Roger Allen is an English scholar of Arabic literature. He was the first student at Oxford University to obtain a PhD degree in modern Arabic literature, which he did under the supervision of Muhammad Mustafa Badawi. His doctoral thesis was on Muhammad al-Muwaylihi’s narrative Hadith Isa ibn Hisham (Isa Ibn Hisham’s Tale), and was later published as a book titled A Period of Time (1974, 1992). At the request of Dr Gaber Asfour, the Director-General of the Supreme Council for Culture in Egypt, he later prepared an edition of the complete works of Muhammad al-Muwaylihi (2002), and that of his father, Ibrahim al-Muwaylihi (2007).

In 1968, Allen moved from Bristol to Philadelphia to take up an academic position at the University of Pennsylvania, where he subsequently taught generations of students and Arabic scholars. He co-wrote an Arabic textbook with Adel Allouche, and was engaged with Arabic pedagogy throughout his career. After a 43-year career at UPenn, he retired in 2011, serving as chair of the Department of Near Eastern Languages & Civilizations for the last six years. 

As a translator, Allen has brought forth into English numerous works of contemporary Arabic literature, a list of which is given below. His translations of Naguib Mahfouz were instrumental in bringing the Egyptian writer to global attention, and Allen also played a critical role in the nomination process that eventually led to Mahfouz winning the Nobel Prize in Literature in 1988. 

 Naguib Mahfouz, God’s World (1973, in conjunction with Akef Abadir) 
 Naguib Mahfouz, Autumn Quail (1985)
 Naguib Mahfouz, Mirrors (1977, 1999) 
 Naguib Mahfouz, Karnak Café (2007) 
 Naguib Mahfouz, Khan al-Khalili (2008) 
 Naguib Mahfouz, One Hour Left (2010) 
 Jabra Ibrahim Jabra, The Ship (in conjunction with Adnan Haydar)
 Jabra Ibrahim Jabra, In Search of Walid Masoud (in conjunction with Adnan Haydar) 
 Yusuf Idris, In the Eye of the Beholder
 Abd al-rahman Munif, Endings
 Mayy Telmissany, Dunyazad
 BenSalim Himmich, The Polymath (2004) 
 BenSalim Himmich, The Theocrat (2005)
 Ahmad al-Tawfiq, Abu Musa’s Women Neighbors (2006)
 Hanan al-Shaykh, The Locust and the Bird (2009) 

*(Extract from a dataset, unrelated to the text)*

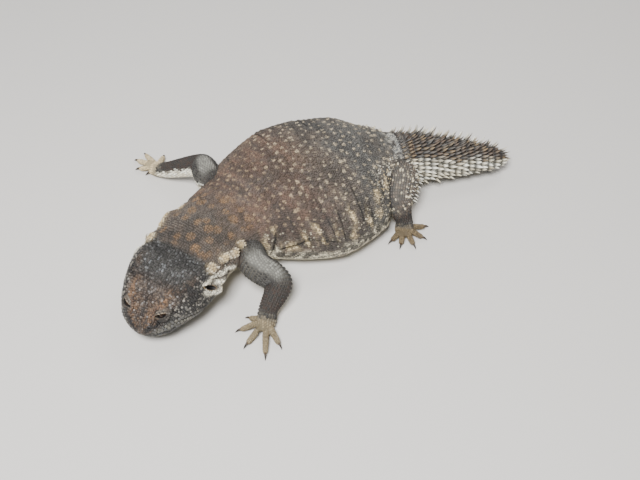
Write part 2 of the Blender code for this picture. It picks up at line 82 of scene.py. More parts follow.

One of his key works is The Arabic Novel: an historical and critical introduction (1st edition 1982), which initially took the form of a series of lectures at the University of Manchester. He also wrote a book on the Arabic literary tradition as a whole, titled The Arabic Literary Heritage (1998), which later appeared in shortened paperback format under the title An Introduction to Arabic Literature, which was itself translated into Arabic and published in Cairo in 2003. This is now regarded as the standard work in the field. For the series The Cambridge History of Arabic Literature, he edited the volume spanning 1150 to 1850, which was titled The Post-Classical Period (2006). He has contributed to many other scholarly ventures in his field. Beyond UPenn, he has been involved in academic activities in Egypt, Tunisia and Morocco, and has participated in the conferences of the . His former students prepared a three-part festschrift in his honour in 2008-2009.